The endpoint is in this format (you can put it in your web browser URL or write a script):
https://api.chess.com/pub/player/{username}/games/{YYYY}/{MM}

For example, this link returns your games in June of 2020:
https://api.chess.com/pub/player/simonorellana17/games/2020/06

The data is organized as an array of games. Each game object includes a "fen" property with the value you're after. 

Thank you for showing me this powerful tool. The problem is that the games I need to analyze are Bobby Fischer ones. It is possible to use this tool anyway? I am asking this because in the Bobby Fischer database that is avaible on chess.com it does not show the month, only the year. So I don't know how to fill the format. 

By the way, I have a Bobby Fischer database in ChessBase software (I mention this in case that makes things easier)

SimonOrellana17
stephen_33 escribió:

SimonOrellana17, it might help to know something about your experience of coding?

I really don't have much coding experience. I only use Matlab, and the codes I've done has not been of excessive difficulty.

Juzkus

Hey Simon,

Thanks for sharing more context. I don't think that this API can be used to retrieve the Bobby Fischer games. The PGN formats of Bobby Fischer's games can be downloaded here: https://www.chess.com/games/bobby-fischer

You can check the box in the top right of the table (next to the Year column) to select all games for that page. The download button is right above that. There are 48 pages, though.
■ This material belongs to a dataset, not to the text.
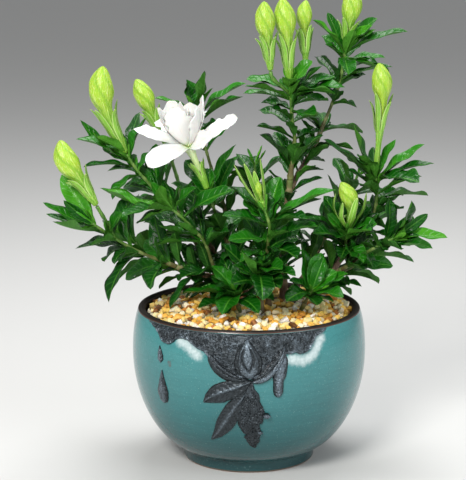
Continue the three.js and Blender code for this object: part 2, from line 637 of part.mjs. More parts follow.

This provides the PGN format.

You mention having a database already, does your database have the PGN data? If so, you might want to try using PGN to FEN converter software. 

I have seen some converters do this online for individual games, but if you want to automate it then it might be worth looking at something more like this:
https://github.com/SindreSvendby/pgnToFen

What format is your database? Is it a plaintext file, or sqlite perhaps? The repository I linked provides code that would transform PGN into FEN, but you still need code to read your database and run it through this conversion. If you can provide more information about the format of your data, I could try to show how that might work in code.

SimonOrellana17
Juzkus escribió:

Hey Simon,

Thanks for sharing more context. I don't think that this API can be used to retrieve the Bobby Fischer games. The PGN formats of Bobby Fischer's games can be downloaded here: https://www.chess.com/games/bobby-fischer

You can check the box in the top right of the table (next to the Year column) to select all games for that page. The download button is right above that. There are 48 pages, though. This provides the PGN format.

You mention having a database already, does your database have the PGN data? If so, you might want to try using PGN to FEN converter software. 

I have seen some converters do this online for individual games, but if you want to automate it then it might be worth looking at something more like this:
https://github.com/SindreSvendby/pgnToFen

What format is your database? Is it a plaintext file, or sqlite perhaps? The repository I linked provides code that would transform PGN into FEN, but you still need code to read your database and run it through this conversion. If you can provide more information about the format of your data, I could try to show how that might work in code.

Yes sir, I have the games in this .pgn database (so I assume that all games are in that format)

stephen_33

If it's in standard .pgn format is it fair to assume that file's in plain-text? This would be a trivial problem to solve in a language like Python, which is my preference but SimonOrellana says that he's familiar with only Matlab.

That's not one I know & from what I've read on Wiki, it looks like a maths-based language? Anyone know if it can manipulate strings?

* Of course this isn't strictly relevant to the activities of this club because the data required can't be downloaded from any of the chess.com endpoints available on the API. Still be nice to help with a solution though.  😊

Juzkus

Hi Simon,

I wrote a script that you can use to do the batch PGN to FEN conversion:
https://github.com/Juzkus/PGN2FENBatch

To use this, you will need Python 3 installed on your machine. Your Python installation will include a program called "pip" which is a package manager. My script has a dependency on the "python-chess" library. You can install this from a console/terminal by running this command:

pip install python-chess


You can get my script by cloning the repository or downloading the latest version as a zip file:
https://github.com/Juzkus/PGN2FENBatch/archive/master.zip


You can run the script like this:

python batch.py 
--pgn 'c:\users\your_user\desktop\BobbyFischer.pgn'
--out 'c:\users\your_user\desktop\BobbyFischer.fen'


Note - the command should be one line, I used multiple lines in this post for formatting purposes. The full description is in the Github repository.

The output file will have a list of FENs - one per line per game that represent the end position. They will be in the order the games are in the PGN file.

I hope this can be useful. Please let me know if there are any specific changes that would help for your project. Feel free to use the script or make any changes. You can also create an issue on my Github project if you'd like further changes to the project.